Ivy Nichols works as a desk clerk at Hotel 1911, a historic family mansion restored into a luxurious boutique hotel themed to emulate the early 1900s. Unbeknownst to the owner, the home once belonged to Ivy’s mother’s family who decades previously had fallen into financial ruin and been forced to let the house go. Ivy had taken the job to learn more about her ancestors and to somehow connect with the mother who left her when Ivy was a young child.
Ivy remembers little about that time, but she knows that her mother leaving has impacted both Ivy and her father to this very day. Just mentioning her mother visibly upsets her father, so they completely avoid the subject, and Ivy has suffered from increasingly debilitating anxiety attacks that eventually led to her dropping out of college.

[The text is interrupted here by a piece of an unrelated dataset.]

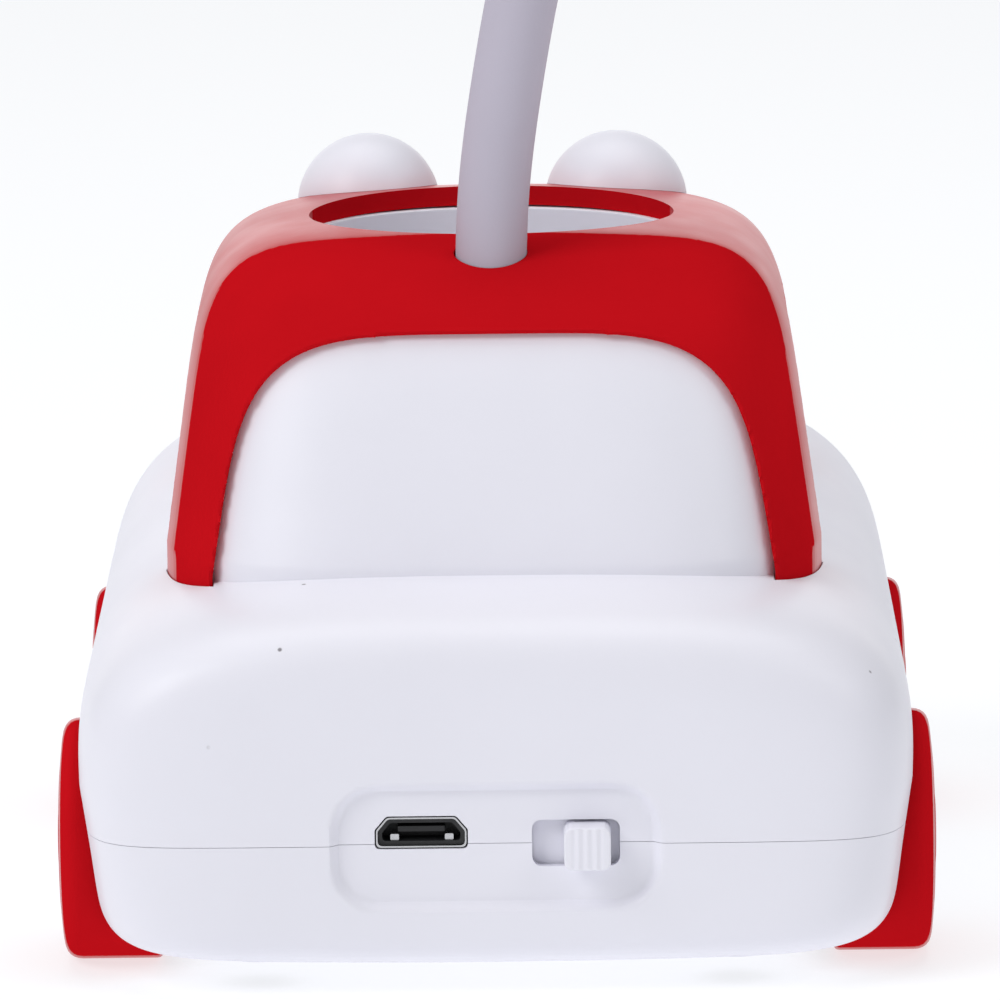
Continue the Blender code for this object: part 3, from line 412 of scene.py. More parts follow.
def frame_form(name, grow, inner):
    """The roof frame between two offsets of the cabin, with its windows cut out."""
    obj = cabin_form(name, grow)
    boolean(obj, "DIFFERENCE", cabin_form(name + "_in", inner))
    for cutter in window_cutters(name, grow):
        boolean(obj, "DIFFERENCE", cutter)
    return obj


# ---------------------------------------------------------------- materials
def node_material(name):
    made = bpy.data.materials.new(name)
    made.use_nodes = True
    tree = made.node_tree
    return made, tree, tree.nodes["Principled BSDF"]


def object_coordinates(tree):
    coordinates = tree.nodes.get("coordinates")
    if coordinates is None:
        coordinates = tree.nodes.new("ShaderNodeTexCoord")
        coordinates.name = "coordinates"
    return coordinates.outputs["Object"]


def noise(tree, scale, detail, coord=None, kind="ShaderNodeTexNoise"):
    texture = tree.nodes.new(kind)
    texture.inputs["Scale"].default_value = scale
    if "Detail" in texture.inputs:
        texture.inputs["Detail"].default_value = detail
    tree.links.new(coord or object_coordinates(tree), texture.inputs["Vector"])
    return texture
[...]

But one thing that has remained with her from her early traumatic times is her lifelong friendship with George, who is now the chef at Hotel 1911. It was through George that Ivy was able to get her job there. So when a difficult guest dies while dining at the hotel due to a shellfish allergy and George is immediately suspected of negligence, Ivy is compelled to investigate to clear his name, get his job back, and prove this was murder!
Murder at Hotel 1911 is an atmospheric debut mystery set in Chattanooga, Tennessee, with the hotel setting being an amalgam of various older buildings and sites in town. Ivy’s investigation takes the reader to some diverse locations in the city – downtown, the university, farmland, the river, and the elegant grounds of the old family estate, now a hotel. The author did a great job of putting me on site with the heroine every step of the way.

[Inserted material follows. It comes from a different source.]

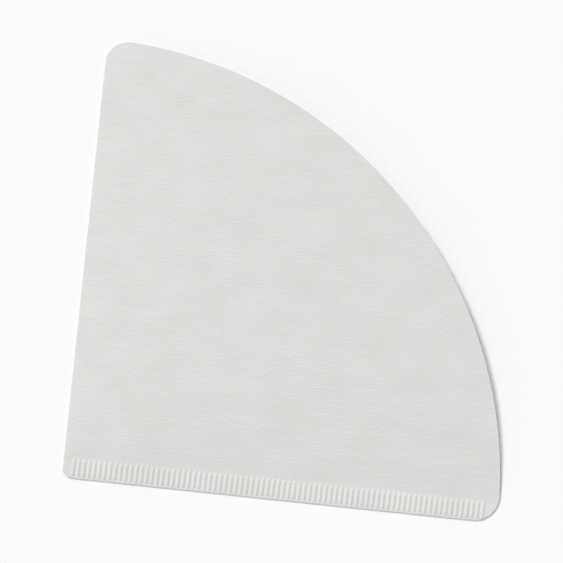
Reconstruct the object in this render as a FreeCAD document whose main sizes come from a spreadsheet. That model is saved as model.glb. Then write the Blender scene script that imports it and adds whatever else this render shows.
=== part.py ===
"""Cone coffee filter: one sheet of crepe filter paper, folded flat.

The sheet is folded once into two leaves, its open straight edges are crimped together without
glue, and a die cuts both leaves to their outline at once. The result is a fan. The tip is the
point of the cone, one straight side is the fold, the other is the crimped seam, and the round
edge is the mouth. The upper leaf stands a little off the lower one, so the pocket is open at
the mouth, and it is curved one way only, as a sheet of paper has to be.

The fan is drawn with its tip at the origin and its seam along +X, lying on the XY plane. It is
then turned about Z until the line that halves it points along +Y, and moved until the origin is
under the middle of its box. All sizes are in millimetres and degrees.
"""

import FreeCAD, Part
import math
import os

import Sketcher

V = FreeCAD.Vector

# Driving dimensions: alias, size, meaning.
SIZES = [
    ("cone_angle", 60, "angle of the opened cone, which is the dripper's"),
    ("side_length", 125, "from the tip to the mouth"),
    ("paper_thickness", 0.25, "one layer of crepe filter paper"),
    ("corner_radius", 7, "round corners at both ends of the mouth"),
    ("tip_radius", 3, "round corner at the tip"),
    ("die_clearance", 0.3, "how far the die stands outside the folded side"),
    ("fold_flat", 0.1, "what is left flat in the middle of the folded side"),
    ("mouth_gap", 3, "how far the leaves stand apart in the middle of the mouth"),
    ("seam_width", 6, "band where the two leaves are pressed together"),
    ("crimp_margin", 0.7, "from the seam's cut edge to the crimps"),
    ("crimp_length", 4.6, "one crimp, across the seam"),
    ("crimp_width", 0.9, "one crimp, along the seam, at its foot"),
    ("crimp_top", 0.3, "one crimp, along the seam, at its top"),
    ("crimp_height", 0.3, "how far a crimp is pressed up"),
    ("crimp_pitch", 1.5, "from one crimp to the next"),
    ("crimp_start", 2.8, "from the pocket's corner to the first crimp"),
    ("offcut", 20, "paper around the fan that the die cuts away"),
]
SIZE = {alias: size for alias, size, meaning in SIZES}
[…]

Ivy is a likable character, and you can’t help feeling for her as she struggles to overcome her childhood trauma. She is living with her father, and we are witness to her growing restlessness to venture out on her own and become independent yet worried about hurting her father and leaving him behind. But Ivy is smart and brave as she heads into troubled waters in her singlemindedness to help her best friend, George. I like how the author slowly unfolds Ivy’s past through her memories, which arise as she investigates.
The story is supported by other characters that I liked and wanted to know more about, but my favorite, hands down, is Mr. Fig, the hotel manager. He is an elegant, older gentleman, a definite taskmaster, but not unkind or stuffy. And Mr. Fig knows things.
The mystery is solid and plausible, with plenty of suspects to consider. Clues I thought were going one way get turned on their heads to reveal something entirely different for added surprises. I did not suspect the actual truth of the mystery until the end, but not because it wasn’t there for me to figure out.
MURDER AT HOTEL 1911 is an exciting and entertaining mystery with an eye-opening glimpse into the life of someone struggling with an anxiety disorder. I look forward to learning more about what has happened to her family, especially her mother, as this series progresses. Although this is an amateur-detective-lead story, certain aspects prevent me from calling this is a cozy mystery though it sounded like one from the summary. I recommend this book to readers that prefer an atmospheric story that is a little darker than that.
If you want to spend a night amid the luxury and charm of the early 20th century, book a room at Hotel 1911. You'll find 28-year-old Ivy Nichols behind the reception desk. The hotel is Ivy's only link to the family that abandoned her when she was a small child. Now, plagued by panic attacks, she pedals her sea-green Schwinn bicycle to work every evening, hoping desperately to hold on to her job.
When wealthy, imperious Ms. Swain arrives at the hotel and belittles Ivy, the young woman seeks consolation in the welcoming kitchen of George, the hotel's chef. Despite her tormentor's barbs, she dutifully informs George that Ms. Swain has a deadly allergy to shellfish. So when Ms. Swain collapses at dinner and dies, the police suspect that the chef made a tragic, inexcusable error. Desperate to save George's career, Ivy sets out sleuthing. She learns that numerous people in and around the hotel had motives to contaminate Ms. Swain's plate. Among them are Jeffrey Swain, the victim's son and heir; painter Rose Jewett; and British expat Hemal Sandeep.
Even after the police find traces of shellfish in George's kitchen, Ivy is determined to clear her friend's name. But the stress of the investigation, in a hotel filled with suspects, threatens to precipitate another terrifying panic attack...or something more deadly.